Pubblicato il: 14/04/2016 alle 10:17
Dalla nostra lettrice Lea Romano riceviamo e pubblichiamo una testimonianza sull'assistenza ricevuta all'ospedale “Sant'Elia” di Caltanissetta:
Spett.le Redazione,
le considerazioni che seguono vogliono essere soltanto la testimonianza di chi, avendolo constatato personalmente, desidera raccontare come anche nel nostro tanto (ingiustamente) bistratto Meridione, nella nostra Sicilia dalle mille contraddizioni, vi siano spazi concreti nei quali la professionalità, il rigore scientifico e – soprattutto – una straordinaria dose di umanità, si mescolano riuscendo a far sì che l’assistenza e le cure prestate rappresentino un solido punto di ancoraggio al quale aggrapparsi nelle circostanze più difficili che la vita talvolta propone.
Il mio desiderio è, dunque, non solo di ringraziare chi si è preso cura di me all’ospedale “S. Elia” di Caltanissetta ma, soprattutto, di invitare chi di dovere a riflettere sulla necessità che ovunque in Italia – e, purtroppo, in special modo nella nostra Terra – ci sia bisogno di buona sanità e di strutture all’altezza. Tutti obiettivi che non possono essere raggiunti se invece quotidianamente – come è sotto gli occhi di tutti – medici e personale sanitario in genere si devono misurare con una politica di “comodi” (ma quanto mai penalizzanti) tagli al personale, alle strutture, agli investimenti, alla ricerca, solo perché non si riesce ad incidere (e in alcuni casi non ci vorrebbe certo un bisturi ma un machete…) su sprechi, gestioni inadeguate quando non peggio ancora.

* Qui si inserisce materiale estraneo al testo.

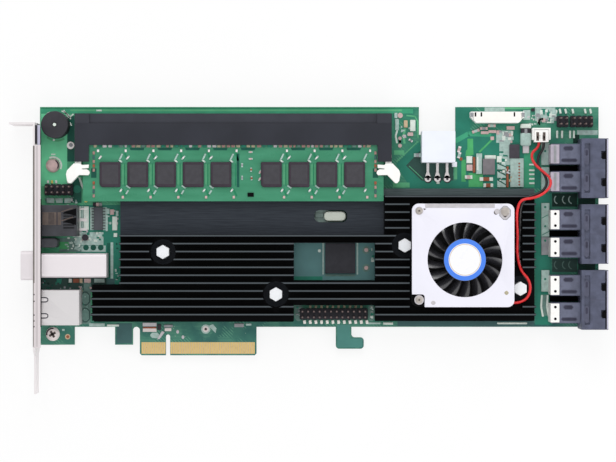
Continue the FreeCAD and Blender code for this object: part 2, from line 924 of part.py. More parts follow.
def fan_motor():
    floor = deck_z + fan_base_t
    bush = stud(fan_x, fan_y, floor - 0.6, floor + stator_h + 0.8, bearing_r)
    bore = rod(fan_x, fan_y, floor - 0.6, floor + stator_h + 0.8, shaft_r + shaft_clearance)
    save("fan_bearing", bush.cut(bore))
    core = stud(fan_x, fan_y, floor, floor + stator_h, stator_r)
    core = core.cut(stud(fan_x, fan_y, floor, floor + stator_h, bearing_wall_r))
    slots = []
    for k in range(stator_poles):
        slot = block(bearing_wall_r + 1.2, stator_r + 1, -stator_slot / 2, stator_slot / 2,
                     floor, floor + 1 + stator_h)
        slot.rotate(V(0, 0, 0), V(0, 0, 1), 45 + 360 * k / stator_poles)
        slot.translate(V(fan_x, fan_y, 0))
        slots.append(slot)
    save("fan_stator", core.cut(Part.makeCompound(slots)))
    hub_high = hub_levels()[1]
    save("fan_shaft", rod(fan_x, fan_y, floor - 0.3, hub_high - hub_top_t, shaft_r))


def hub_levels():
    low = deck_z + fan_base_t + hub_floor_gap
    return low, low + hub_h


def blade():
    """A flat blade leaning from the plane of the fan, with swept and rounded edges, drawn at angle zero."""
    low = hub_levels()[0]
    lean = math.radians(blade_pitch)
    along = V(0, math.cos(lean), math.sin(lean))
    across = V(0, -math.sin(lean), math.cos(lean))
    root = hub_r * math.cos(math.pi / hub_sides) - 0.2
    span = blade_tip_r - root
    lead_edge = [(share, blade_chord * (0.42 + 0.42 * share * (1.25 - share))) for share in (0, 0.35, 0.7, 0.97)]
    trail_edge = [(share, -blade_chord * (0.5 - 0.34 * share * share)) for share in (1, 0.75, 0.4, 0)]
    middle_z = low + blade_chord * 0.5 * math.sin(lean) + blade_t
    points = [V(root + share * span, 0, middle_z) + along * reach for share, reach in lead_edge + trail_edge]
    plate = Part.Face(Part.makePolygon(points + points[:1])).extrude(across * blade_t)
    return plate


def fan_rotor():
    low, high = hub_levels()
    shell = sided(0, 0, low, high, hub_r, hub_sides)
    hub = shell.cut(sided(0, 0, low, high - hub_top_t, hub_r - hub_wall, hub_sides))
    first = blade()
    blades = []
    for k in range(blade_count):
        copy = first.copy()
        copy.rotate(V(0, 0, 0), V(0, 0, 1), 360 * k / blade_count)
        blades.append(copy)
    rotor = hub.multiFuse(blades)
    rotor.translate(V(fan_x, fan_y, 0))
    save("fan_rotor", rotor)
    label = sided(fan_x, fan_y, high, high + label_t, label_r, hub_sides)
    save("fan_label", label)


# ---------------------------------------------------------------- leads
def lead_routes():
    """Route points of the two fan leads, from the plug to the lug on the fan's base: each is a distance from
    the fan's right-hand side, a height up the board and a height above the board's face."""
    red = [(12.0, 82.5, 2.9), (12.0, 79.5, 2.9), (9.9, 76.2, 3.6), (10.6, 71.8, 5.4),
           (13.4, 68.4, 7.6), (15.6, 65.6, 9.4), (15.8, 62.4, 10.9), (13.6, 59.6, 12.2),
           (9.6, 57.2, 13.3), (2.9, 55.3, 13.7), (1.2, 51.8, 12.4), (1.3, 46.9, 10.7),
           (1.8, 40.6, 9.6), (1.5, 33.0, 8.9), (3.2, 25.4, 8.2), (7.0, 21.6, 7.5), (7.9, 17.0, 7.4),
           (6.3, 12.9, 7.6), (2.7, 11.0, 8.0), (-0.1, 11.0, 8.0)]
    black = [(14.2, 82.5, 2.9), (14.2, 79.4, 2.9), (12.6, 75.4, 2.5), (12.0, 71.2, 3.4),
             (13.2, 67.2, 5.6), (14.0, 63.6, 8.2), (12.4, 60.6, 11.0), (9.0, 58.9, 12.2),
             (5.4, 57.6, 12.1), (3.3, 54.6, 11.7), (2.8, 50.6, 10.2), (3.0, 45.2, 8.4),
             (2.6, 37.5, 7.2), (2.8, 29.0, 6.5), (4.4, 23.4, 6.0), (7.0, 20.6, 5.8), (7.8, 16.4, 5.7),
             (6.2, 12.7, 5.9), (2.7, 11.0, 6.4), (-0.1, 11.0, 6.4)]
    return {"fan_lead_red": red, "fan_lead_black": black}


def lead(name, points):
    """A tube along straight runs joined by tangent arcs; prints its length, its smallest radius and its fit."""
    route = [V(fan_right + x, y, z + top) for x, y, z in points]
    edges = []
    radii = []
    at = route[0]
    for before, here, after in zip(route, route[1:], route[2:]):
        back = before - here
        on = after - here
        half = back.getAngle(on) / 2
        reach = 0.45 * min(back.Length, on.Length)
        radius = reach * math.tan(half)
        back.normalize()
        on.normalize()
        first = here + back * reach
        last = here + on * reach
        bisector = (back + on).normalize()
        middle = here + bisector * (radius / math.sin(half) - radius)
        edges.append(Part.makeLine(at, first))
        edges.append(Part.Arc(first, middle, last).toShape())
        radii.append(radius)
        at = last
    edges.append(Part.makeLine(at, route[-1]))
    path = Part.Wire(edges)
    corners = [2 * math.pi * (k + 0.5) / lead_sides for k in range(lead_sides + 1)]
    ring = Part.makePolygon([route[0] + V(lead_r * math.cos(a), 0, lead_r * math.sin(a)) for a in corners])
    tube = path.makePipeShell([ring], True, False)
    section = lead_sides / 2 * lead_r ** 2 * math.sin(2 * math.pi / lead_sides)
    print(name, "length", round(path.Length, 1), "smallest radius", round(min(radii), 2),
          "volume ratio", round(tube.Volume / (section * path.Length), 4), "valid", tube.isValid())
    save(name, tube)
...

A causa di un incidente stradale verificatosi due mesi fa e che ha avuto per me conseguenze estremamente serie, sono stata costretta ad una lunga degenza all’ospedale “S. Elia”. Ho così avuto modo di verificare personalmente e giornalmente come si tratti di una “macchina” straordinaria: nelle divisioni di rianimazione, chirurgia ed ortopedia – quelle cioè che, negli ultimi due mesi, ho dovuto “frequentare” in maniera più assidua – medici, infermieri e ausiliari rendono al meglio quel concetto di “gioco di squadra” che alla fine fa la differenza e che rappresenta il valore aggiunto dello stesso concetto di cura. Credetemi: non è poco. Specie in tempi nei quali le cronache sono piene di vicende dolorose, drammatiche, che la quotidianità ci ha insegnato ad etichettare -magari non senza qualche grossolana generalizzazione – come episodi di “malasanità”. Ho avuto modo di vedere, specialmente in chirurgia dove si è sviluppata la gran parte della mia degenza, come tutto il personale, anche all’occorrenza andando ben oltre i confini del proprio ruolo e delle proprie strettissime competenze, si prodighi per trovarsi puntualmente al fianco del degente. Uno straordinario impegno personale che, ripeto, mi è sembrato chiaramente andare ben oltre il “dovere” di ufficio onorando al meglio e riempiendolo di contenuti concreti quel giuramento di Ippocrate fatto ad inizio carriera.
A tutti i medici, infermieri e ausiliari mi sento di dire, dal profondo del cuore, grazie per lo scrupolo, il puntiglio e l’umanità che mettono nella loro azione quotidiana.